The findings, recently published in the journal Ecology, run counter to beliefs that jaguars are solitary mammals whose social interactions are limited to courting or disputes over territory, said Charlotte Eriksson, a doctoral student at Oregon State and lead author of the paper.
The research took place in a seasonally flooded protected area in the northern portion of the Brazilian Pantanal, the largest freshwater wetland in the world. Fishing is prohibited in the area. No roads or human settlements are nearby, and cattle ranching is not allowed.
The flooded nature of the region, plus the fact that researchers must cover themselves from head to toe due to an abundance of biting insets, make it a challenging place to work.
“Everything is boat-based,” Eriksson said. “We obviously can’t drive. And we can’t really walk because there is water and there’s a ton of jaguars.”
Taal Levi, an associate professor at Oregon State, initiated the project in collaboration with Brazilian researchers in the region in 2014 after Carlos Peres, a professor at the University of East Anglia in the United Kingdom, described a place rumored to have an unusually high jaguar population density.
Eriksson is a member of Levi’s lab. She began working on the project in 2017 for her doctoral research. Since then, she has visited the Brazilian site twice, in 2018 and for six weeks in August and September of this year.
For the just-published paper, researchers also collected jaguar scat. They identified nine prey items in 138 scats. The jaguar diet was dominated by three groups: reptiles (55%), fish (46%) and mammals (11%).
This finding indicates jaguars in this region have by far the most aquatic diet and the least mammal consumption of any previously studied jaguar, the researchers said. Even tigers in the Sundarbans mangrove forest in India, which may be the most comparable large family of cats in a similar habitat to the jaguars in the Brazilian region, consume mostly land-based mammals.
Researchers also trapped and GPS-collared 13 jaguars, who spent on average 96% of their time in the study area. They estimated jaguar density was 12.4 per 100 square kilometers, or 36 square miles. That density is two to three times higher than what other scientists have found for jaguars in other regions of South America.

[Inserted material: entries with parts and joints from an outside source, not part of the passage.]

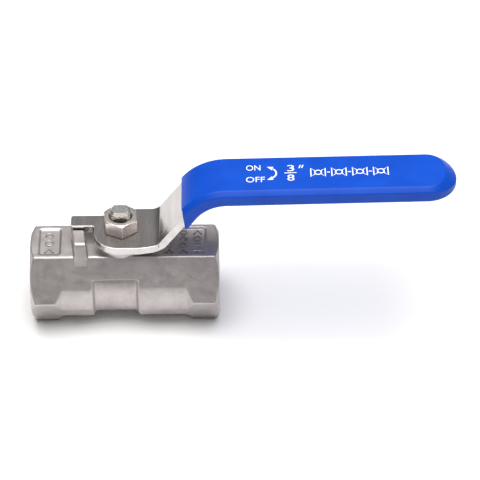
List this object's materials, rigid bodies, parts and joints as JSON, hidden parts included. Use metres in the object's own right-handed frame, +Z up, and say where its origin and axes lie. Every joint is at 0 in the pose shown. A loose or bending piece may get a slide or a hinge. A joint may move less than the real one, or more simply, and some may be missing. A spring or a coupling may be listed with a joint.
{
  "type": "ball valve",
  "caption": "Stainless reduced-port ball valve, its body cast in one piece, with hexagonal ends, threaded ports and a bent lever handle in a blue vinyl sleeve, shown open.",
  "frame": {"origin": "centre of the inlet port's mouth, on the flow line", "axes": "+X along the flow from the inlet port to the outlet port, +Z up the stem, lever along +X while the valve is open"},
  "size_m": [0.105, 0.024, 0.0429],
  "materials": {
    "cast_stainless": "investment-cast, tumbled satin",
    "turned_stainless": "turned",
    "pressed_stainless": "pressed sheet, brushed, with bright sheared edges",
    "nut_stainless": "cold formed",
    "polished_ball": "polished",
    "seat_plastic": "white fluoropolymer",
    "blue_vinyl": "glossy dipped vinyl with white print"
  },
  "bodies": {
    "valve_body": {"body": "cast_stainless", "end_insert": "turned_stainless", "inlet_seat": "seat_plastic", "outlet_seat": "seat_plastic", "thrust_washer": "seat_plastic", "packing_ring_1": "seat_plastic", "packing_ring_2": "seat_plastic", "packing_gland": "turned_stainless"},
    "lever": {"stem": "turned_stainless", "lever_blade": "pressed_stainless", "lever_sleeve": "blue_vinyl", "lever_nut": "nut_stainless"},
    "ball": {"ball": "polished_ball"}
  },
  "joints": [
    {"name": "lever_turn", "type": "hinge", "parent": "valve_body", "child": "lever", "pos_m": [0.0227, 0, 0], "axis": [0, 0, 1], "range_deg": [-90, 0]},
    {"name": "ball_turn", "type": "hinge", "parent": "valve_body", "child": "ball", "pos_m": [0.0227, 0, 0], "axis": [0, 0, 1], "range_deg": [-90, 0]}
  ],
  "couplings": [
    {"joint": "ball_turn", "follows": "lever_turn", "ratio": 1}
  ]
}
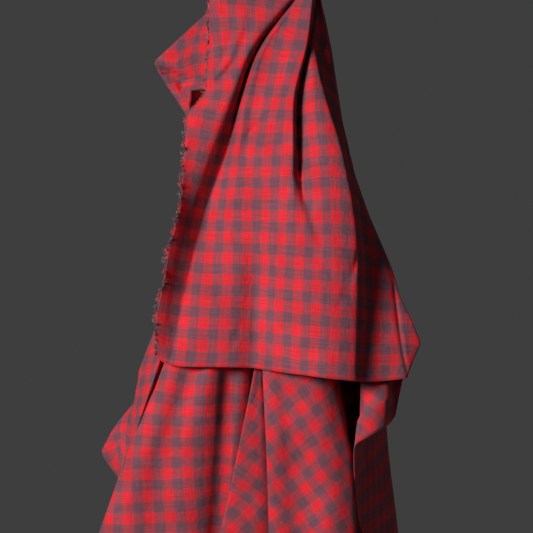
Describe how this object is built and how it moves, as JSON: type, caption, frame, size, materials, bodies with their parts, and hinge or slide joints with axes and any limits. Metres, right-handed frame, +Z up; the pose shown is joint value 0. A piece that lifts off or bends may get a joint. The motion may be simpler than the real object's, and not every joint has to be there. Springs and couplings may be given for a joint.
{
  "type": "gingham fabric",
  "caption": "Length of gingham cloth hanging from a point, with a short flap in front, a long rear part in soft folds and frayed cut edges.",
  "frame": {"origin": "the point at the top that the cloth hangs from", "axes": "+Z up, +X to the right seen from the front, +Y from the front flap to the back"},
  "size_m": [0.3265, 0.2098, 0.6598],
  "materials": {
    "gingham": "matt plain weave in red and charcoal squares",
    "yarn_ends": "matt loose yarn ends"
  },
  "bodies": {
    "root": {"cloth": "gingham", "frayed_edge_front": "yarn_ends", "frayed_edge_back": "yarn_ends"}
  },
  "joints": []
}
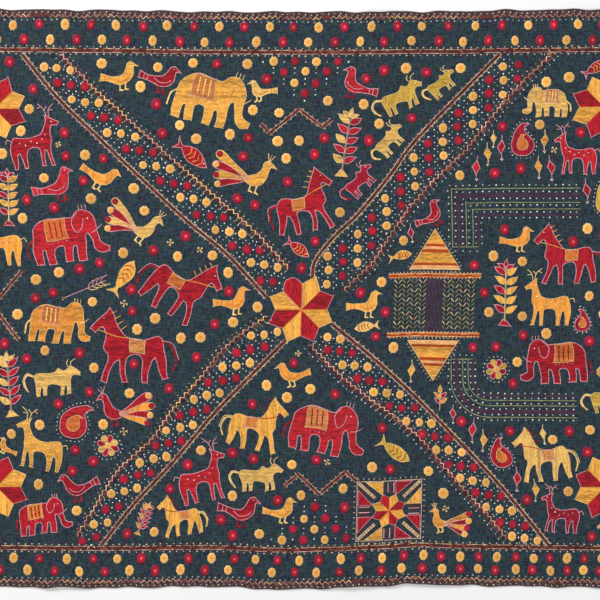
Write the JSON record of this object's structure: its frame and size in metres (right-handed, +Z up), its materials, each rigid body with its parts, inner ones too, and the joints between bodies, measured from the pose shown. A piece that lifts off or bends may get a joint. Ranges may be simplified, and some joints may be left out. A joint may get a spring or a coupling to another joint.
{
  "type": "phulkari cloth",
  "caption": "Long rectangular hand-woven cotton cloth with silk embroidery, lying flat and face up, with slightly wavering edges and low soft folds.",
  "frame": {"origin": "under the middle of the cloth, on the surface that it lies on", "axes": "+X along the cloth from hem to hem, +Y across it from selvedge to selvedge, +Z up out of the embroidered face"},
  "size_m": [2.206, 1.3288, 0.0052],
  "materials": {
    "cloth": "matte",
    "gold_floss": "satin",
    "crimson_floss": "satin",
    "pale_thread": "matte"
  },
  "bodies": {
    "root": {"cloth": "cloth"}
  },
  "joints": []
}
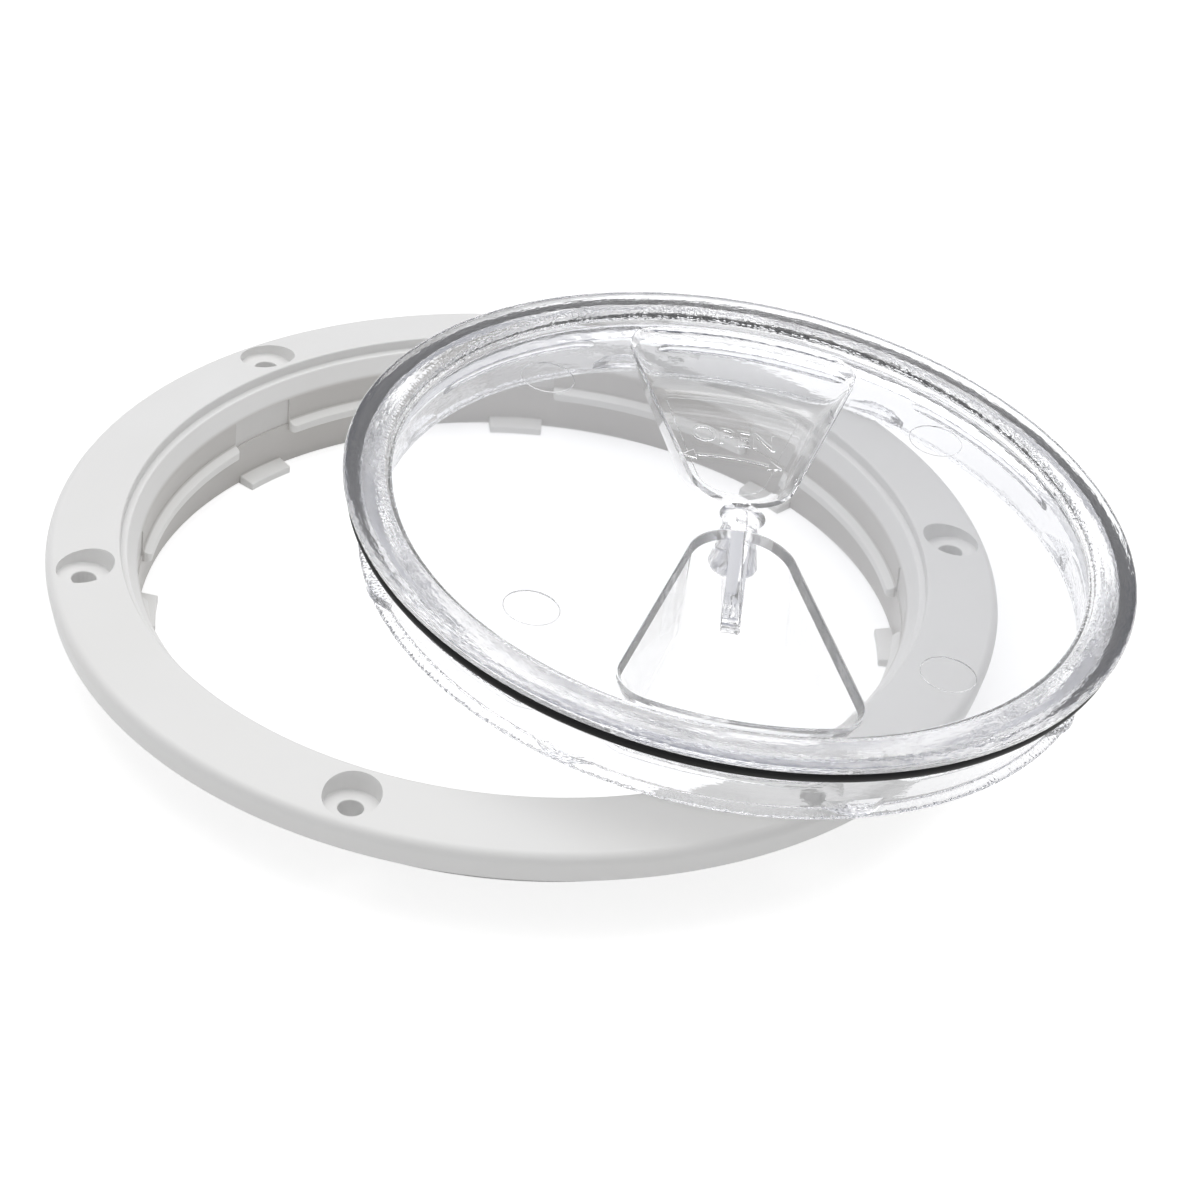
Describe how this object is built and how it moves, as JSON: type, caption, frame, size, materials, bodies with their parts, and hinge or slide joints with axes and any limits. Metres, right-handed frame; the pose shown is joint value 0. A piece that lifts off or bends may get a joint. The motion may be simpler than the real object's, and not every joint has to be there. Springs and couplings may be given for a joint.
{
  "type": "deck inspection plate",
  "caption": "Round hatch for a boat's deck: white screw-down ring and a clear turn-to-lock lid with finger wells and seal, shown lifted off and leaning.",
  "frame": {"origin": "on the ring's axis, level with the flange's underside, which is the face that sits on the deck", "axes": "+Z along the ring's axis, up out of the deck; +X towards the side that the lifted lid leans to; +Y away from the viewer"},
  "size_m": [0.2348, 0.2066, 0.0495],
  "materials": {
    "ring_plastic": "white satin moulded plastic",
    "lid_plastic": "clear polished plastic",
    "seal_rubber": "black rubber"
  },
  "bodies": {
    "root": {"flange_ring": "ring_plastic", "clear_lid": "lid_plastic", "o_ring": "seal_rubber"}
  },
  "joints": []
}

The researchers believe the density is so high and the jaguars are interacting socially in ways not seen before because of the abundance and distribution of aquatic prey, which they refer to as aquatic subsidies, in the region. In other words, their biological needs are met so they have energy to burn or play.
“If there is a lot of food around, there is less of a need to fight over it,” Eriksson said.

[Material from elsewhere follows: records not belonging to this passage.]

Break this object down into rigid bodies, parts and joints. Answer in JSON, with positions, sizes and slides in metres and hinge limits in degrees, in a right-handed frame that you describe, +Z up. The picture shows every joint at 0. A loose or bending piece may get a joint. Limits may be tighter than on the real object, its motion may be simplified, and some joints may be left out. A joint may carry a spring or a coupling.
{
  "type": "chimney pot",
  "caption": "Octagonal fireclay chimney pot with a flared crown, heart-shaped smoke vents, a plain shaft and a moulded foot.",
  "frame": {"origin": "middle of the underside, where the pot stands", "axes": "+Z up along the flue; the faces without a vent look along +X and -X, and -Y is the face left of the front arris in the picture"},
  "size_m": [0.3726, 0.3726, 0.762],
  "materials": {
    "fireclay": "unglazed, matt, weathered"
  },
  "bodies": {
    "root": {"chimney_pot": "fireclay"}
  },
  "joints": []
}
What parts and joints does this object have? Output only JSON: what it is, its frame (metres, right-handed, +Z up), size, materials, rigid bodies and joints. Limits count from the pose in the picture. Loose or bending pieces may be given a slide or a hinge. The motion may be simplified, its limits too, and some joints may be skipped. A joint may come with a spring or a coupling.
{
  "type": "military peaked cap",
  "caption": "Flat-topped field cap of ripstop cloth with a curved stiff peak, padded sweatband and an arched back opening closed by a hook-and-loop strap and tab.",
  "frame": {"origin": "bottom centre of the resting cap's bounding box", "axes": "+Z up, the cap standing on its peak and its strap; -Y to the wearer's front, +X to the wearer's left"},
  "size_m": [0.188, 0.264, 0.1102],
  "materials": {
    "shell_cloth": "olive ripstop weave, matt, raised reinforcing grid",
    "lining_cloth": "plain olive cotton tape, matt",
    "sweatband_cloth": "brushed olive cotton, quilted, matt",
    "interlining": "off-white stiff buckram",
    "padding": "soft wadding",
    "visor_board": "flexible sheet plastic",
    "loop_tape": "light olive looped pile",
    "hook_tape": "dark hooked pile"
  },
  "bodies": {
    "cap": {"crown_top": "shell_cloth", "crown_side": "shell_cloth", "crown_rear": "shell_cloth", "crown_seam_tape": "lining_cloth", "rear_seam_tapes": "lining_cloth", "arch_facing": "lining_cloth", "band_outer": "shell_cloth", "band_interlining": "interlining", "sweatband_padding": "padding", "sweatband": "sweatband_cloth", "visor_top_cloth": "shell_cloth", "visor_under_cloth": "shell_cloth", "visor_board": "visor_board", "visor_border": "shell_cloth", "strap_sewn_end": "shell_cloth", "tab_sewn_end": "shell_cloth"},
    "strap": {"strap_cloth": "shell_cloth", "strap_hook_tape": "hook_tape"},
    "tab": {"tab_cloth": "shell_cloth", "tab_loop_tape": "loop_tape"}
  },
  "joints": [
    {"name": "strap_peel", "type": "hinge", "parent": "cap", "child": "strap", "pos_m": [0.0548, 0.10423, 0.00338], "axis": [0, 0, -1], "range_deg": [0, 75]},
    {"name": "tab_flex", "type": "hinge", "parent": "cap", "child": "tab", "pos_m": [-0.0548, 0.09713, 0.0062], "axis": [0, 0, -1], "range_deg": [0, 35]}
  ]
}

Researchers used data from 59 camera stations that were operational for 8,065 days from 2014 to 2018. Jaguars were detected on 95% of the cameras. In all, 1,594 videos of jaguars were obtained, representing 69 unique individual animals. The maximum number of unique jaguars captured by one camera was 15, including nine just in 2015.

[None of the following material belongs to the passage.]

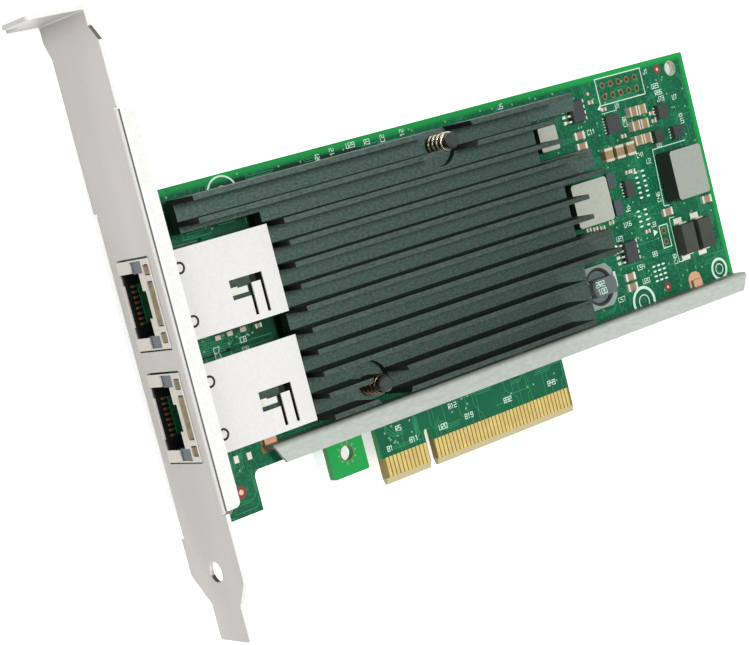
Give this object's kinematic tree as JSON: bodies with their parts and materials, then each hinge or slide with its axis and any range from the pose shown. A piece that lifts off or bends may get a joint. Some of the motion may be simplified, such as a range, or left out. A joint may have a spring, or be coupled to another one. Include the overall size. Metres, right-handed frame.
{
  "type": "network interface card",
  "caption": "Network interface card with a steel bracket, network sockets in steel shells, a finned heatsink on sprung pins, an edge connector and a folded stiffener rail.",
  "frame": {"origin": "on the bracket's outer face, level with the end of the edge connector and with the board's component face", "axes": "+X along the card away from the bracket, +Y from the edge connector towards the screw tab, +Z out of the component side"},
  "size_m": [0.1664, 0.12, 0.02],
  "materials": {
    "board_laminate": "green solder mask over glass laminate",
    "bracket_steel": "satin plated steel",
    "nickel": "bright plated",
    "tin": "tinned",
    "ceramic_tan": "fired ceramic",
    "black_package": "moulded epoxy",
    "gold": "gold plated",
    "anodised_aluminium": "extruded and milled, fine lengthwise lines",
    "bronze": "spring bronze",
    "black_moulding": "moulded housing",
    "lamp_window": "clear moulded window",
    "jack_shell_steel": "tinned steel sheet",
    "grey_core": "pressed powder",
    "capacitor_case": "moulded case",
    "spring_wire": "wound wire",
    "pin_brass": "plain brass",
    "ceramic_dark": "coated ceramic",
    "pale_plastic": "moulded clip",
    "dark_core": "ferrite",
    "light_core": "pressed powder",
    "plain_aluminium": "satin sheet",
    "copper": "bare copper",
    "thermal_pad": "soft grey pad"
  },
  "bodies": {
    "root": {"board": "board_laminate", "bracket": "bracket_steel", "bracket_screws": "nickel", "bracket_standoffs": "nickel", "ceramic_capacitor_ends": "tin", "ceramic_capacitors": "ceramic_tan", "controller_chip": "black_package", "edge_contacts_back": "gold", "edge_contacts_front": "gold", "heatsink": "anodised_aluminium", "inductor_terminals": "tin", "jack_contacts_1": "gold", "jack_contacts_2": "gold", "jack_earth_spring_1": "bronze", "jack_earth_spring_2": "bronze", "jack_housing_1": "black_moulding", "jack_housing_2": "black_moulding", "jack_light_windows_1": "lamp_window", "jack_light_windows_2": "lamp_window", "jack_shell_1": "jack_shell_steel", "jack_shell_2": "jack_shell_steel", "large_inductor": "grey_core", "phy_chip": "black_package", "polymer_capacitor_ends": "tin", "polymer_capacitors": "capacitor_case", "power_transistor_leads": "tin", "power_transistors": "black_package", "push_pin_springs": "spring_wire", "push_pins": "pin_brass", "resistor_ends": "tin", "resistors": "ceramic_dark", "round_inductor_clip": "pale_plastic", "round_inductor_core": "dark_core", "small_chips": "black_package", "square_inductors": "light_core", "stiffener": "plain_aluminium", "stiffener_pads": "copper", "thermal_pads": "thermal_pad"}
  },
  "joints": []
}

“Typically you see an apex predator very infrequently on camera because they move over really large areas,” Eriksson said. “Jaguars were the most frequently seen mammal on camera — which is really unusual.”
Researchers documented 80 independent social interactions between adult jaguars. Of those, 85% were between males and females, but 12 were between same-sex jaguars (one female-to-female interaction and 11 male-to-male.) Two males even spent 30 minutes in front of the camera playing.
Other authors of the paper are Levi and Joel Ruprecht, both of Oregon State’s Department of Fisheries, Wildlife, and Conservation Sciences in the College of Agricultural Sciences; Daniel Kantek, Selma Miyazaki and Ronaldo G. Morato from the Brazilian Instituto Chico Mendes de Conservação da Biodiversidade; Manoel dos Santos-Filho from Universidade do Estado de Mato Grosso, Brazil; and Peres.